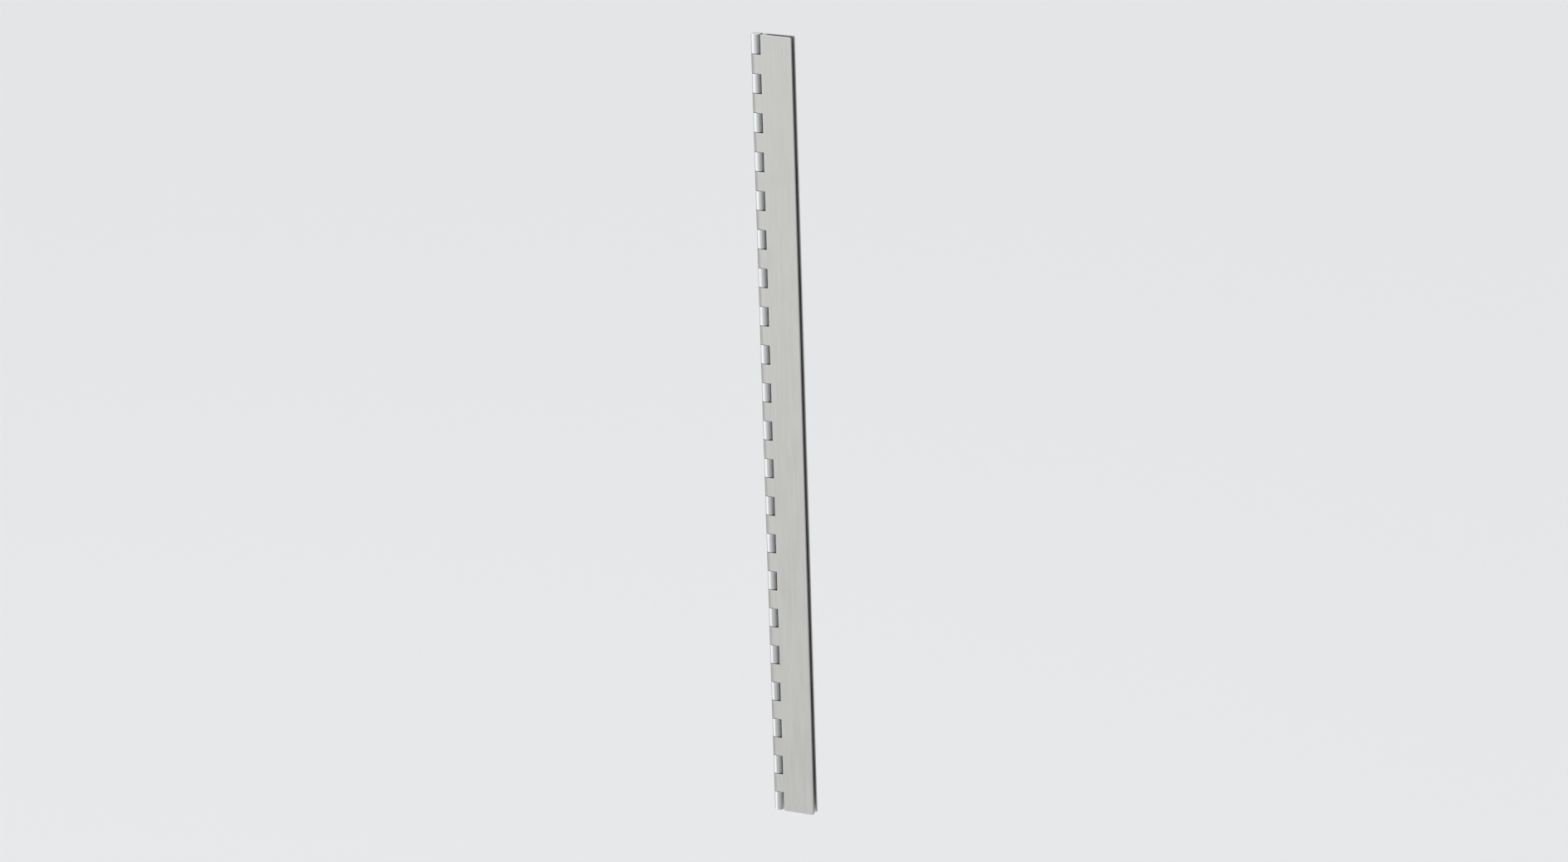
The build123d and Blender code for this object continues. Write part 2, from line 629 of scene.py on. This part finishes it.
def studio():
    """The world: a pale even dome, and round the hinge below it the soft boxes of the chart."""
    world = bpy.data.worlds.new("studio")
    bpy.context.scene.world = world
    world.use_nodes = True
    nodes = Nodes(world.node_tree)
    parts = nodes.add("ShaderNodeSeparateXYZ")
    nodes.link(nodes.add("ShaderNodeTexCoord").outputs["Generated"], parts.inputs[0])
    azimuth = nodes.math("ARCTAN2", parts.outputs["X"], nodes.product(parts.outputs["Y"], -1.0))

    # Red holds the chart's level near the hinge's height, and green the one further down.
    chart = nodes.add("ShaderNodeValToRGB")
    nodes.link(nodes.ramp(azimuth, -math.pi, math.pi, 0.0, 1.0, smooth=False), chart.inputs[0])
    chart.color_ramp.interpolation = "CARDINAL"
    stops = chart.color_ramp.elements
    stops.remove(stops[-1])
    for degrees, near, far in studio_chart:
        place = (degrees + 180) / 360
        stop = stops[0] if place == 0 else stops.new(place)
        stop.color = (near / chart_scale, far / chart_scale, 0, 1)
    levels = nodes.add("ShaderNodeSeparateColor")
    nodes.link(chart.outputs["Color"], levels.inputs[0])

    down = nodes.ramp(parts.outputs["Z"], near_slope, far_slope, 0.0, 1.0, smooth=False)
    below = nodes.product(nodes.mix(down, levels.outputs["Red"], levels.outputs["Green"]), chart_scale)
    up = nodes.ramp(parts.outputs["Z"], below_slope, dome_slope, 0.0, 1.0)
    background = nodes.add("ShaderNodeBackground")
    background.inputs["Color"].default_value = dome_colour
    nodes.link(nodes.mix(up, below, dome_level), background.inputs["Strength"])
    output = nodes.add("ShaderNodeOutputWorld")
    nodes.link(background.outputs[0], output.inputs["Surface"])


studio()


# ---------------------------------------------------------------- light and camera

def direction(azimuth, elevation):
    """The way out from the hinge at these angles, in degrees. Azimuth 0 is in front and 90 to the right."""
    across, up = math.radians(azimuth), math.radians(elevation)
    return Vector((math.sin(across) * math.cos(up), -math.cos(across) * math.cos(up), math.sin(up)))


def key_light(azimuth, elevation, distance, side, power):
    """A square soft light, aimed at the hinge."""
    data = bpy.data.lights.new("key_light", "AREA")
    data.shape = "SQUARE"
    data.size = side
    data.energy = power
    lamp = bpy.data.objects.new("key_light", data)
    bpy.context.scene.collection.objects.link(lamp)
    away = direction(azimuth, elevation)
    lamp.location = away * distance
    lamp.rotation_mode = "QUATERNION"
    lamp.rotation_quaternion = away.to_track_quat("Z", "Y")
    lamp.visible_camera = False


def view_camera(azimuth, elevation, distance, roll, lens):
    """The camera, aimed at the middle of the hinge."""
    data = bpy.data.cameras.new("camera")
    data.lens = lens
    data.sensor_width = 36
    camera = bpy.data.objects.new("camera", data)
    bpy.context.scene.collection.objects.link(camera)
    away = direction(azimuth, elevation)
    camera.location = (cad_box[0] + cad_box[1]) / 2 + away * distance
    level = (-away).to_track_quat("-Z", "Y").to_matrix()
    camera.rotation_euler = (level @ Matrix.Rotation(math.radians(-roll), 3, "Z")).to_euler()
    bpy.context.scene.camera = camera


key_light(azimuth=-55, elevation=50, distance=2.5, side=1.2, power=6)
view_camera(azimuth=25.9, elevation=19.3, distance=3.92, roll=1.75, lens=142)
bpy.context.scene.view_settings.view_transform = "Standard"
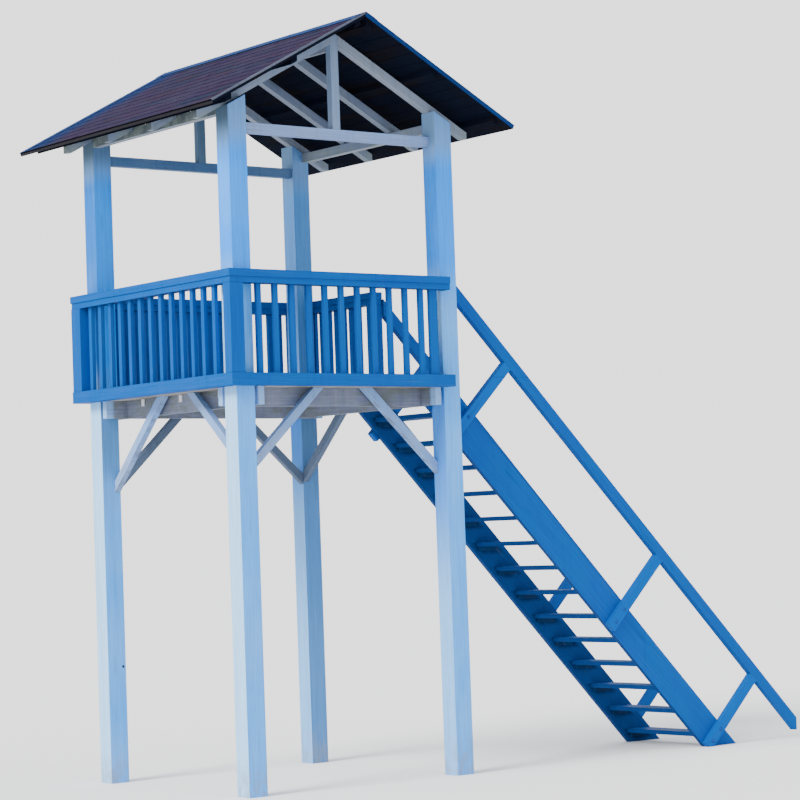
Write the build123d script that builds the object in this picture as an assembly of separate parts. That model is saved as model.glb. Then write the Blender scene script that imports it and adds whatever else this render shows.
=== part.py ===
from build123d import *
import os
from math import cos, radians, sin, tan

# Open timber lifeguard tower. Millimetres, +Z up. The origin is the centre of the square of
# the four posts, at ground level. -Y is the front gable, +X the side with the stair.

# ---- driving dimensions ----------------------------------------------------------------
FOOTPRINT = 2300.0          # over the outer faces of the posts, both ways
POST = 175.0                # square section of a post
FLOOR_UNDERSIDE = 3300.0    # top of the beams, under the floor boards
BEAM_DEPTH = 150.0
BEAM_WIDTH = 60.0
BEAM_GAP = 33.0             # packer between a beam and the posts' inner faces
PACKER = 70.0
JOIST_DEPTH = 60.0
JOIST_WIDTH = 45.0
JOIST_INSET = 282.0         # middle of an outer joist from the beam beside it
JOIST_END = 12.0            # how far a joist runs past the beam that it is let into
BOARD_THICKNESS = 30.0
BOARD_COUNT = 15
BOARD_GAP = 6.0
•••
§ Problem to work on
Nothing beyond the required lines should be retyped: start with the line that contains "Write the build123d" and finish with the line that contains "# the four posts, at".

§ Solution to this exercise
Write the build123d script that builds the object in this picture as an assembly of separate parts. That model is saved as model.glb. Then write the Blender scene script that imports it and adds whatever else this render shows.
=== part.py ===
from build123d import *
import os
from math import cos, radians, sin, tan

# Open timber lifeguard tower. Millimetres, +Z up. The origin is the centre of the square of
# the four posts, at ground level. -Y is the front gable, +X the side with the stair.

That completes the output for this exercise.